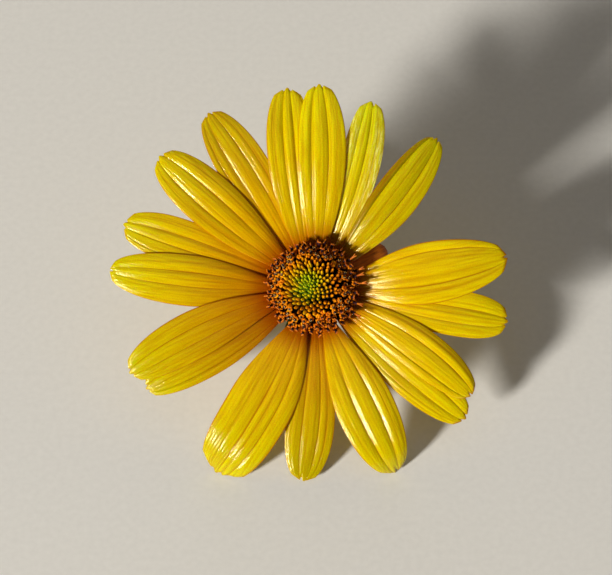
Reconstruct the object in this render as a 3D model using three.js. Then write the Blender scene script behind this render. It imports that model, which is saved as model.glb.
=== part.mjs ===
// A yellow chamomile flower, picked with a short length of stem and laid down with its face up.
// It leans on the cut end of its stem and on the tips of two petals, as a picked daisy does.
// Units are millimetres and +Z is up. The surface it lies on is z = 0, and the origin is the
// middle of the flower's box on that surface.
//
// The flower is modelled in a frame of its own, the face frame, and turned as a whole at the end:
// x runs to the right of the face, y to its top, and z out of the face, along the stem's axis.
// Angles run counter-clockwise from +x, as seen by someone who looks straight at the face.
import * as THREE from 'three';

// Driving dimensions
const DISC_RADIUS = 7.9; // the round middle of the flower, over the tips of its outer florets
const DISC_TOP = 6.4; // the middle of the disc stands this far above the petals' roots
const DISC_RIM = 2.9; // and its rim this far
const RECEPTACLE_RADIUS = 5.2;
const RECEPTACLE_FOOT = -6.2; // it ends here, on the stem
const PETAL_ROOT = 5.6; // the petals' roots lie on a ring of this radius, round the receptacle
const PETAL_THICKNESS = 0.36;
const CLAW_WIDTH = 1.7; // a petal's narrow root
const STEM_LENGTH = 13.5;
const STEM_RADIUS = 1.35;
const STEM_SWELLING = 0.4; // its radius grows by this much under the head
const STEM_BOW = 1.0; // its middle stands this far out of line
const GAP = 0.3; // between pieces that lie against each other

// At rest the face leans this far from level, towards -Y
const LEAN_DEG = 33.4;

const DEG = Math.PI / 180;
const point = (x, y, z) => new THREE.Vector3(x, y, z);
const mix = (a, b, t) => a + (b - a) * t;
const polar = (radius, angle, z) => point(radius * Math.cos(angle), radius * Math.sin(angle), z);

// What most petals share
const PLAIN_PETAL = {
  waist: 1, // above 1 for a petal that narrows early towards its root
  blunt: 2.2, // roundness of the end: 2 is an ellipse, and more is blunter
  end: 0.22, // width of the toothed end, as a share of the petal's width
  lift: 0, // height over the lowest petals, so that neighbours lie over and under each other
  sag: 0, // how far the tip bends down
  shift: 0, // moves the two grooves sideways, as a share of the half width
  hook: 1, // above 1 for a petal that turns sideways only near its tip
};
// The petals, counter-clockwise from the right of the face. Root and tip are their angles in
// degrees, reach goes from the flower's axis to the tip, and each is widest at the radius full.
const PETALS = [
  { root: 6, tip: 9.3, reach: 31.5, width: 9.9, full: 18.9, blunt: 1.9, lift: 1.7, shift: -0.1 },
  { root: 44, tip: 50.5, reach: 31.2, width: 7.2, full: 20.0, waist: 1.3, blunt: 2.0, lift: 0.9, shift: -0.1 },
  { root: 64, tip: 72.6, reach: 31.4, width: 6.4, full: 21.6, waist: 1.2, end: 0.3 },
  { root: 83, tip: 88.3, reach: 32.7, width: 7.7, full: 22.4, blunt: 2.1, end: 0.25, lift: 2.3 },
  { root: 102.5, tip: 97.3, reach: 32.4, width: 7.5, full: 22.4, end: 0.3, lift: 1.25, shift: -0.1 },
  { root: 117, tip: 120.9, reach: 32.8, width: 8.0, full: 22.0, waist: 1.2, blunt: 2.1, lift: 0.2 },
  { root: 141.5, tip: 139.3, reach: 32.5, width: 8.5, full: 22.0, waist: 1.3, lift: 1.1 },
  { root: 160, tip: 161.2, reach: 32.1, width: 7.5, full: 23.0, waist: 1.2, blunt: 2.1, end: 0.3, shift: 0.1 },
  { root: 178, tip: 174.8, reach: 32.7, width: 8.2, full: 20.0, waist: 1.3, end: 0.16, lift: 1.1 },
  { root: 197, tip: 204.8, reach: 32.3, width: 7.7, full: 20.8, waist: 1.2, end: 0.25, lift: 2.0, shift: 0.1 },
  { root: 213.5, tip: 211, reach: 31.2, width: 6.9, full: 19.2, end: 0.25, lift: 0.5 },
  { root: 249.5, tip: 242.2, reach: 33.5, width: 10.6, full: 20.8, blunt: 2.6, end: 0.36, lift: 1.4, sag: 2.2 },
  { root: 272.5, tip: 266.8, reach: 30.9, width: 7.8, full: 22.4, waist: 1.2, blunt: 2.1, sag: -0.6 },
  { root: 293, tip: 294.3, reach: 32.4, width: 9.4, full: 21.1, waist: 1.4, blunt: 2.1, lift: 1.4, sag: 2.3 },
  { root: 319, tip: 319.5, reach: 32.2, width: 7.7, full: 20.8, end: 0.25, lift: 0.3 },
  { root: 333.5, tip: 326, reach: 30.6, width: 7.0, full: 20.4, lift: 1.5, hook: 1.4 },
  { root: 350, tip: 350.4, reach: 31.7, width: 7.4, full: 23.5, waist: 1.3, blunt: 2.4, shift: 0.1 },
].map((petal) => ({ ...PLAIN_PETAL, ...petal }));
const PETAL_RISE = 3.0; // a petal climbs this far from its root to its highest place
const PETAL_CREST = 0.6; // which is this share of the way to the tip
const PETAL_FOOT = -1.3; // height of the lowest petals' roots
const PETAL_ARCH = 0.3; // its middle stands this far over its edges
const PLEAT = 0.26; // depth of its two lengthwise grooves
const NOTCH = 0.7; // depth of the two notches between the teeth at its tip
const ROOT_CROWDING = 0.75; // lift at the roots, as a share of lift further out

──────

# WHAT THE TASK REQUIRES
Produce the lines from the top of the listing through the "import * as THREE from 'three';" line exactly as they appear, with no additional output.

# RESPONSE BELOW
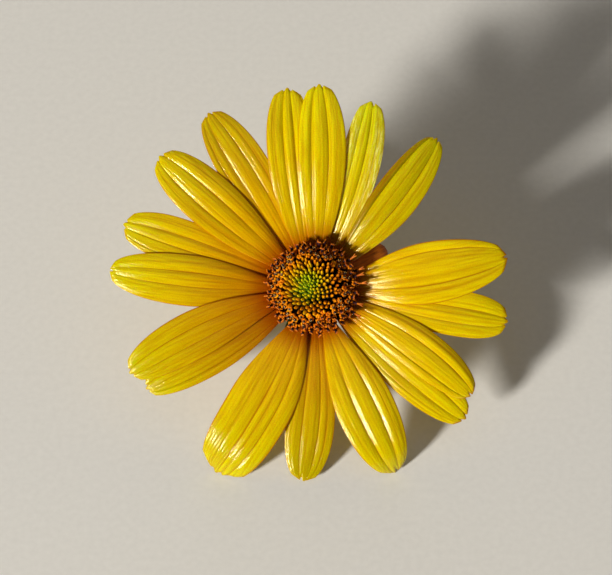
Reconstruct the object in this render as a 3D model using three.js. Then write the Blender scene script behind this render. It imports that model, which is saved as model.glb.
=== part.mjs ===
// A yellow chamomile flower, picked with a short length of stem and laid down with its face up.
// It leans on the cut end of its stem and on the tips of two petals, as a picked daisy does.
// Units are millimetres and +Z is up. The surface it lies on is z = 0, and the origin is the
// middle of the flower's box on that surface.
//
// The flower is modelled in a frame of its own, the face frame, and turned as a whole at the end:
// x runs to the right of the face, y to its top, and z out of the face, along the stem's axis.
// Angles run counter-clockwise from +x, as seen by someone who looks straight at the face.
import * as THREE from 'three';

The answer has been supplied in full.